# Surely i have to win with this? lol



## ianFRST (Sep 19, 2006)

everything removed, every nut and bolt etc. cleaned with a tooth brush and degreaser, flap wheel on a drill sanded back any rust (not much) primered and prepped for its respray. all done by me :thumb:

my fiesta rs turbo project :thumb: still looks as good to this day, and its had two engine in and out aswell. soon to be another one out, as ill be breaking it


----------



## GlynRS2 (Jan 21, 2006)

Yeah that is certainly one way to do it  

Good effort:thumb:


----------



## Phil H (May 14, 2006)

sweet! keep us posted with the progress and the piccies!


----------



## CleanYourCar (Jan 23, 2006)

..............errrr I think you've gone a bit to far there!


----------



## Neil_S (Oct 26, 2005)

I hope you don't forget how to put it back together (something I'm bad at)


----------



## james_RScos (Mar 13, 2006)

Thats looking really good dude loving it have you got a project thread going on here or any other forum im restoring the underside of my Sapph Cossie over winter and all the wheels, suspension Etc.

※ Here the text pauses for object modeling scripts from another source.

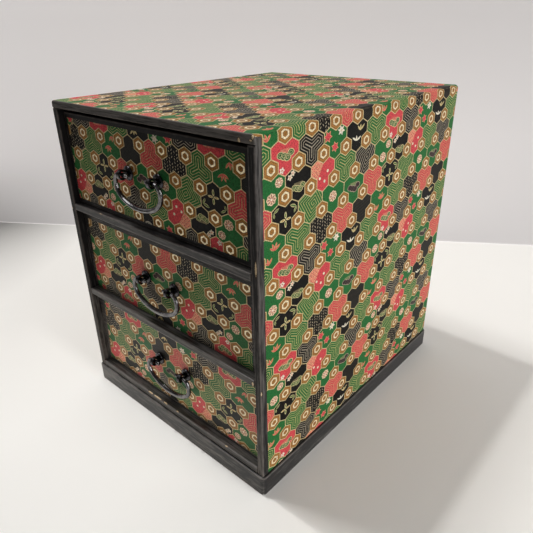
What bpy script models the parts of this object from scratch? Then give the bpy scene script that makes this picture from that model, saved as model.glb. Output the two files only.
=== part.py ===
# Small three-drawer trinket chest of thin board covered in paper, with drop-bail pulls.
# Metres, +Z up. The front faces -Y. The origin is on the floor, in the middle of what the
# whole chest covers there, pulls included. Left and right are as seen from the front.

import math

import bmesh
import bpy
from mathutils import Vector

# Case
case_width = 0.1100
case_depth = 0.1325
board = 0.0028              # top, bottom, sides and shelves
back_board = 0.0022
side_rebate = 0.0014        # how far the sides are cut away to take the back board
seam = 0.0003               # glue line between boards, and the air under a resting piece
board_edge_round = 0.0003
top_edge_round = 0.0015      # long upper edges of the top, where the paper turns over
bottom_opening = 0.0384     # clear heights of the three drawer bays
middle_opening = 0.0385
top_opening = 0.0397

# Plinth
plinth_height = 0.0086
plinth_proud = 0.0008       # how far it stands out from the case all round
plinth_strip = 0.0085       # width of its strips, seen from below
plinth_corner = 0.0018      # radius of its upright corners
plinth_edge_round = 0.00035

# Drawers
drawer_front_board = 0.0028
front_rabbet = 0.0014       # cut from the front board's rear ends to take the side walls
drawer_wall = 0.0022
drawer_floor_board = 0.0016
drawer_side_play = 0.0004   # air at each side of a drawer
bottom_head_room = 0.0004   # air above the three fronts
middle_head_room = 0.0005
top_head_room = 0.0017
drawer_recess = 0.0033      # front face behind the case's front edges, pushed home
top_drawer_forward = 0.0007  # the top drawer stands this much out of its home place
wall_drop = 0.0016          # drawer walls are this much lower than the front

# Pulls. They are fitted by eye, so each has its own place on its drawer front: the bail's
# axis is this far across from the front's middle, and this far above it.
top_pull_shift = (-0.0019, 0.0010)
middle_pull_shift = (-0.0004, -0.0003)
bottom_pull_shift = (0.0014, 0.0017)
pin_spacing = 0.0176
pull_stand_off = 0.0033     # the bail's axis in front of the drawer front
eye_hole_radius = 0.00118
pin_thickness = 0.0008
pin_width = 0.0017
pin_corner = 0.0002         # chamfer along the strip's four corners
pin_leg_gap = 0.0003
pin_neck_radius = 0.0007    # where the eye runs into the two legs
pin_bend_radius = 0.0009    # where the legs turn out behind the front
pin_leg_length = 0.0050     # the part that is spread flat on the inner face
pin_hole_clearance = 0.0003
seat_radius = 0.0028
seat_height = 0.00105
seat_rim = 0.0003
bail_half_width = 0.0134    # to the middle of the wire
bail_drop = 0.0114
bail_wide_drop = 0.0040     # where the bail is widest, below its axis
bail_shoulder = 0.0026      # how far the shoulder turns in from the widest place
bail_tip_reach = 0.0060     # from the middle of the pull to the tips
bail_wire_radius = 0.00105
bail_end_radius = 0.0008

# Facets
round_sides = 24
wire_sides = 12
arc_steps = 5
bow_steps = 12
tip_turn = 75               # degrees of the rounding at the bail's tips, left flat beyond
cut_overrun = 0.0010

# Heights and lengths that follow
bottom_board_base = plinth_height + seam
bottom_bay_floor = bottom_board_base + board
lower_shelf_base = bottom_bay_floor + bottom_opening
middle_bay_floor = lower_shelf_base + board
upper_shelf_base = middle_bay_floor + middle_opening
top_bay_floor = upper_shelf_base + board
top_board_base = top_bay_floor + top_opening
bottom_front_height = bottom_opening - seam - bottom_head_room
middle_front_height = middle_opening - seam - middle_head_room
top_front_height = top_opening - seam - top_head_room

inner_half_width = case_width / 2 - board
front_edge = -case_depth / 2
rear_edge = case_depth / 2
back_inner_face = rear_edge - back_board
drawer_width = 2 * (inner_half_width - drawer_side_play)
drawer_length = back_inner_face - seam - front_edge - drawer_recess
eye_ring_radius = eye_hole_radius + pin_thickness / 2
pin_leg_offset = (pin_leg_gap + pin_thickness) / 2
pin_leg_rear = pull_stand_off + drawer_front_board + seam + pin_thickness / 2

# The pulls of the top drawer reach further forward than the plinth, so the case sits back
# from the origin by half of the difference.
plinth_reach = case_depth / 2 + plinth_proud
pull_thickness = max(bail_wire_radius, eye_ring_radius + pin_thickness / 2)
pull_reach = case_depth / 2 - drawer_recess + top_drawer_forward + pull_stand_off + pull_thickness
case_setback = (pull_reach - plinth_reach) / 2

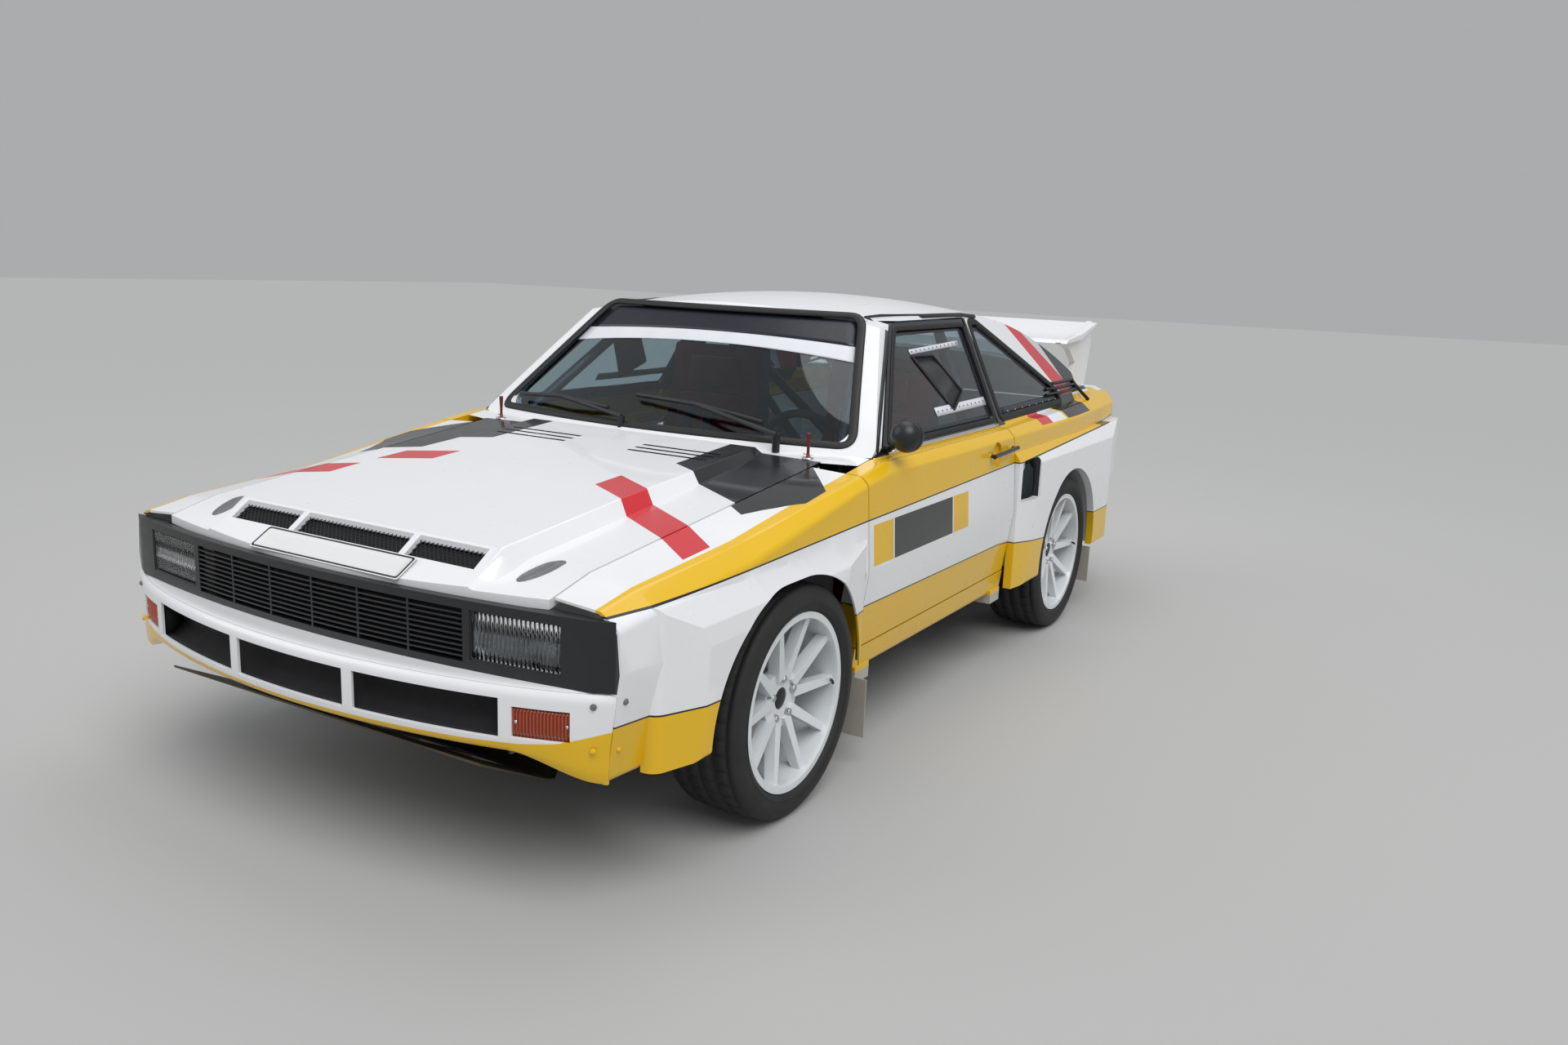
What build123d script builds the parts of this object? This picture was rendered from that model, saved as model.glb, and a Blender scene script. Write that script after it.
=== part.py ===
from build123d import *
import os
from math import cos, sin, tan, radians, degrees, atan2

# A four-wheel-drive rally coupe of the 1980s, built as its real panels, glass, seats, cage,
# suspension, wheels and tyres. Millimetres, +Z up, the nose points along -Y and the driver's
# left is +X. The origin is on the ground below the middle of the length.

# Driving dimensions of the whole car
LENGTH = 4160.0
HEIGHT = 1345.0
WHEELBASE = 2204.0
FRONT_AXLE = 915.0        # front axle behind the foremost point of the bumper
FRONT_TRACK = 1524.0      # between the middles of the front tyres
REAR_TRACK = 1510.0
HUB_HEIGHT = 320.0

# Wheels and tyres
TYRE_RADIUS = 320.0
TYRE_WIDTH = 230.0
RIM_RADIUS = 228.6        # bead seat of an 18 inch rim
RIM_WIDTH = 206.0
RIM_FLANGE = 15.0
RIM_WALL = 7.0
SPOKES = 10
DISC_RADIUS = 142.0
DISC_THICKNESS = 28.0

# Shells, gaps and glass
SKIN = 6.0                # outer panel of a wing
DOOR_THICKNESS = 70.0
WALL = 30.0               # double wall of the roof, the pillars and the rear quarters
LID = 22.0                # bonnet and boot lid with their inner frames
GLASS = 5.0
GLASS_INSET = 10.0        # glass surface below the painted surface
SHUT_GAP = 5.0            # between a moving panel and its neighbour
SEAT_GAP = 0.3            # between curved faces that rest on each other

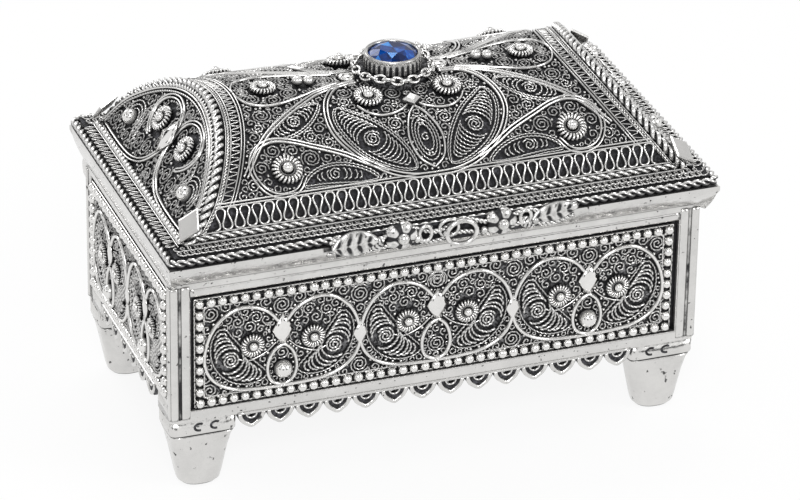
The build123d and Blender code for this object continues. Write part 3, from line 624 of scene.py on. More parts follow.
def panelLines(form):
    # all lines of one panel in its own (u, z), with its rosettes, balls, plates and the discs that coils keep off
    lines, rosettes, balls, plates, discs = [], [], [], [], []
    pitch, narrow, up = form["pitch"], form["narrow"], form["up"]
    own = [("bold", spline(heartUnit["heart"], 0.4)), ("plain", spline(heartUnit["saddle"], 0.3))]
    own += featherLines(heartUnit["feather"], heartUnit["featherHalf"], 13, 1, 0.47, 0.85, "arc", 1.35)
    own += [("fine", coilLine(*coil)) for coil in heartUnit["coils"]]
    for unitNumber in form["units"]:
        cx = unitNumber * pitch
        for f in (-1.0, 1.0):
            lines += flipped(own, f, 1.0, cx, up, narrow)
            leaf = featherDiscs(heartUnit["feather"], heartUnit["featherHalf"])
            discs += [(cx + f * x * narrow, z + up, r * narrow) for x, z, r in leaf]
            x, z, r = heartUnit["rosette"]
            rosettes.append((cx + f * x * narrow, z + up, r * form["rosette"]))
            discs.append((cx + f * x * narrow, z + up, r * form["rosette"] + 0.1))
        lines += flipped([("bold", spline(heartUnit["drop"], 0.4))], 1.0, 1.0, cx, up, narrow)
        if unitNumber == 0:
            lines += flipped([("fine", coilLine(0, 22.8, 1.9, 1.6)), ("fine", coilLine(0, 26.0, 0.9, 1.6))], 1, 1, cx, up)
        else:
            balls.append((cx, 23.0 + up, form["ball"], 0.9))
            discs.append((cx, 23.0 + up, 1.9))
        plates.append((cx, 31.2 + up, form["plate"], 3.5))
        discs.append((cx, 31.2 + up, 2.0))
    for gap in (np.array(form["units"][:-1]) + np.array(form["units"][1:])) / 2 * pitch:
        plates.append((gap, 27.9 + up, form["gapPlate"], 3.0))
        discs.append((gap, 27.9 + up, 1.3))
    return lines, rosettes, balls, plates, discs


def rectangle(half, low, high):
    # its corners in turn, back to the first
    return np.array([[-half, low], [half, low], [half, high], [-half, high], [-half, low]])


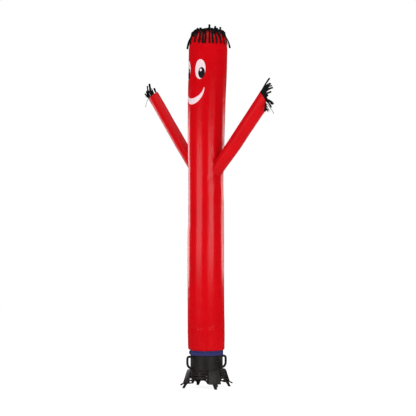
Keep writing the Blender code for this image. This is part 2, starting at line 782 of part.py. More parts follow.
def handles(group):
    """Two D-shaped carrying handles over opposite legs."""
    seat = HOUSING_RADIUS + CLEAR
    upper = [(HANDLE_REACH - bend.inwards, HANDLE_TOP + bend.rise) for bend in HANDLE_UPPER_BENDS]
    lower = [(HANDLE_REACH - bend.inwards, HANDLE_FOOT + bend.rise) for bend in HANDLE_LOWER_BENDS]
    route = ((seat, HANDLE_TOP), *upper, *lower, (seat, HANDLE_FOOT))
    for number, leg in enumerate(HANDLE_LEGS):
        name = f"handle_{number + 1}"
        curve = bpy.data.curves.new(name, "CURVE")
        curve.dimensions = "3D"
        curve.bevel_depth = HANDLE_BAR
        curve.bevel_resolution = 2
        curve.use_fill_caps = True
        line = curve.splines.new("POLY")
        line.points.add(len(route) - 1)
        for point, (out, height) in zip(line.points, route):
            point.co = (out, 0.0, height, 1.0)
        handle = bpy.data.objects.new(name, curve)
        group.objects.link(handle)
        handle.rotation_euler.z = math.radians(LEG_HEADING + 360.0 * leg / LEG_COUNT)
        curve.materials.append(material(name, BLACK_PLASTIC, 0.4))


def intake_guard(group, cutters):
    """A flat grille with two rows of radial slots round a plain hub."""
    outer = (SKIRT_RADIUS - HOUSING_WALL) * math.cos(math.pi / SIDES) - CLEAR
    work = bmesh.new()
    bmesh.ops.create_cone(
        work,
        cap_ends=True,
        segments=SIDES,
        radius1=outer,
        radius2=outer,
        depth=GUARD_THICK,
        matrix=Matrix.Translation((0, 0, GUARD_HEIGHT + 0.5 * GUARD_THICK)),
    )
    guard = mesh_object("intake_guard", work, group)
    slots = bmesh.new()
    for row in GUARD_ROWS:
        size = (row.outer - row.inner, row.width, GUARD_THICK + OVERLAP)
        for i in range(row.count):
            spot = place(360.0 * (i + 0.5) / row.count, 0.5 * (row.inner + row.outer), GUARD_HEIGHT)
            add_box(slots, size, spot)
    cut(guard, hide_cutter(mesh_object("guard_slots", slots, cutters)))
    return finish(guard, BLACK_PLASTIC, 0.5)


def cord_gland(group):
    """The stub that the mains lead would enter."""
    work = bmesh.new()
    matrix = place(GLAND_HEADING, HOUSING_RADIUS + CLEAR + 0.5 * GLAND_LENGTH, GLAND_HEIGHT)
    bmesh.ops.create_cone(
        work,
        cap_ends=True,
        segments=ROUND_STEPS,
        radius1=GLAND_RADII[0],
        radius2=GLAND_RADII[1],
        depth=GLAND_LENGTH,
        matrix=matrix @ Matrix.Rotation(math.pi / 2, 4, "Y"),
    )
    return finish(mesh_object("cord_gland", work, group), RUBBER, 0.7)


# ---------------------------------------------------------------- assembly


def main():
    clear_scene()
    parts = new_collection("inflatable_air_dancer")
    cutters = new_collection("cutters")
    outside = mesh_object("body_outside", loft(tube_rings(CLEAR), capped=True), cutters)
    hide_cutter(outside)
    tube = body_tube(parts)
    for arm in ARMS:
        cut(tube, arm_hole(arm, cutters))
        arm_tube(arm, outside, parts)
        hand_fringe(arm, parts)
    hair_fringe(parts)
    hem_strap(parts)
    strap_buckle(parts)
    blower_housing(parts)
    base_skirt(parts, cutters)
    legs(parts, cutters)
    feet(parts)
    tie_tabs(parts, cutters)
    handles(parts)
    intake_guard(parts, cutters)
    cord_gland(parts)


main()
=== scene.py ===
"""The shown surfaces of an inflatable air dancer on its blower, laid out as a Blender add-on.

Metres, +Z up. A heading is the angle of a direction in the ground plane, from +X towards +Y, in
degrees. The face looks along -Y and the arms reach along +X and -X.
"""

import math
import random
from collections import namedtuple

import bmesh
import bpy
import numpy as np
from bpy.props import FloatProperty, FloatVectorProperty, IntProperty, PointerProperty
from mathutils import Matrix, Vector


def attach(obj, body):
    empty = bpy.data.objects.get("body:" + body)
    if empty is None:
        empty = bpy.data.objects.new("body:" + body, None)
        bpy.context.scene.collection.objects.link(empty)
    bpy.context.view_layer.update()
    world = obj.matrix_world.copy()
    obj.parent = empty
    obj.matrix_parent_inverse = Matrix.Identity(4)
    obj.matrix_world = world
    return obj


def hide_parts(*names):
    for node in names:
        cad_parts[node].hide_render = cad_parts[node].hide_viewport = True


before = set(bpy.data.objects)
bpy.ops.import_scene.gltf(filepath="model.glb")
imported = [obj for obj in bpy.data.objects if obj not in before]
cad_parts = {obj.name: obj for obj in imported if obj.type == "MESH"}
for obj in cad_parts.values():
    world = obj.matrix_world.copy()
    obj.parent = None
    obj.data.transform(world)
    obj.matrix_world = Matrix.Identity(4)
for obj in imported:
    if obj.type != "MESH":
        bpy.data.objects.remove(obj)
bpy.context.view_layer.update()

bl_info = {
    "name": "Inflatable Air Dancer",
    "version": (1, 0, 0),
    "blender": (4, 5, 0),
    "location": "View3D > Sidebar > Air Dancer",
    "description": "Dresses an inflatable air dancer and its blower, piece by piece",
    "category": "Object",
}

# ---------------------------------------------------------------- sizes of the solids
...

We could do with some kind of project forum on here DW i bet there are a few with side project cars.


----------



## ianFRST (Sep 19, 2006)

james_mk6 said:


> Thats looking really good dude loving it have you got a project thread going on here or any other forum im restoring the underside of my Sapph Cossie over winter and all the wheels, suspension Etc.
> 
> We could do with some kind of project forum on here DW i bet there are a few with side project cars.


yes mate, the whole project thread is here - (bit long at 11 pages tho :lol: )

http://www.fiestaturbo.com/forums/fiesta-rs-project-29-9-06-****-it-i-give-up-vt102304/

a few pics ive put up on here too 

http://www.detailingworld.co.uk/showthread.php?t=15455

:thumb:


----------



## james_RScos (Mar 13, 2006)

amazing dude well done will be worth all the hard work in the end


----------



## myxa (Jan 16, 2006)

A proper clean bay :thumb:


----------